Vivimos en una sociedad invadida por el mundanal ruido. No parece existir tregua para que se imponga el silencio. Dice la Organización Mundial de la Salud con mucho criterio que somos el segundo país más ruidoso del mundo. ¡Vaya, se dice pronto! Casi tanto como Japón, que va primero en el nada meritorio ránking de países adalides de la contaminación acústica. Lo cierto es que hay ruidos de máquinas que son inevitables en nuestra vida cotidiana, sobre todo a la hora de transportarnos, como el ruido callejero de los motores de los vehículos en el tráfico rodado hasta el de los aviones que surcan los cielos. Las fábricas e industrias de diversa índole otorgan su más que suficiente granito de arena a esto del ruido. En un ámbito más hogareño encontramos sonidos de diversa tipología y estridencia en picadores de cocina, turmix, lavadoras, lavavajillas, microondas, aspiradoras, cadenas de WC, televisores, radios, ordenadores, taladradoras, ventiladores, depiladoras y un larguísimo etcétera de artilugios domésticos que nos hacen mucho más cómoda y fácil nuestra existencia diaria. Luego existen otro tipo de ruidos que muchas veces podrían ser prescindibles, y que los provocamos con sólo abrir nuestra boca: el griterío, o simplemente el hablar a voces.

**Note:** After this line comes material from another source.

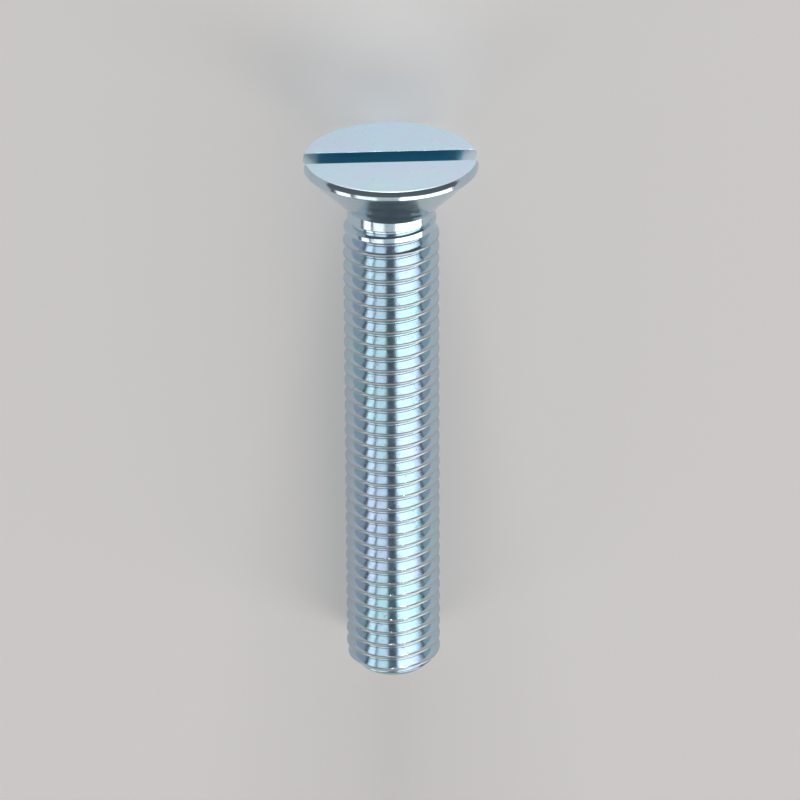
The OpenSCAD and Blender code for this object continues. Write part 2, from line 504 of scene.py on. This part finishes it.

Y es que se hace cuanto menos insoportable que en determinados contextos y situaciones la salud y la calidad de vida se vean seriamente mermadas por la acción del griterío al generar, como el ruido en general, estrés, depresión, ansiedad, trastornos psicológicos y enfermedades cardíacas. No es que en algunas provincias se chille o se eleve la voz más que en otras, es que el hablar alto se ha convertido en un modo de vivir que define muy especialmente a las grandes ciudades de nuestra sociedad moderna e industrializada. En algunos de los lugares donde más se sufre el hablar a los cuatro vientos es en los locales o establecimientos de ocio: bares, restaurantes, cafeterías, pubs y discotecas. En ciertas fiestas o fechas señaladas, es cuando este tipo de locales más se atestan de personas que van a pasárselo en grande sin importarles el número de decibelios que van a emplear y desplegar para ello. El griterío es tal en algunas mesas de varias decenas de comensales, que resulta casi imposible la comunicación interpersonal no sólo entre ellos, sino en las mesas circundantes que poseen un menor número, y que acuden al establecimiento con la sana intención de poder mantener una conversación pausada y tranquila sin tener que estar tapándose continuamente los oídos.
Esta circunstancia también se aprecia mayormente en medios de transporte como autobuses o vagones de metro, donde en ocasiones la comodidad de los viajeros "silenciosos" se ve importunada por la acción invasiva de los viajeros ruidosos cuando viajan en grupo. Qué voy a contar de la típica pandilla de jovenzuelos adolescentes que combinan risotadas y carcajadas a mandíbula batiente con la reproducción gratuita a un volumen nada discreto, cuando no ensordecedor, de temas de reggaetón, hip hop o rap, haciendo bastante insoportable todo el trayecto de los que queremos echar al menos una cabezadita. Vamos, que si pretendemos dormir cerca de gritones, más nos vale salir de casa con un buen kit de tapones.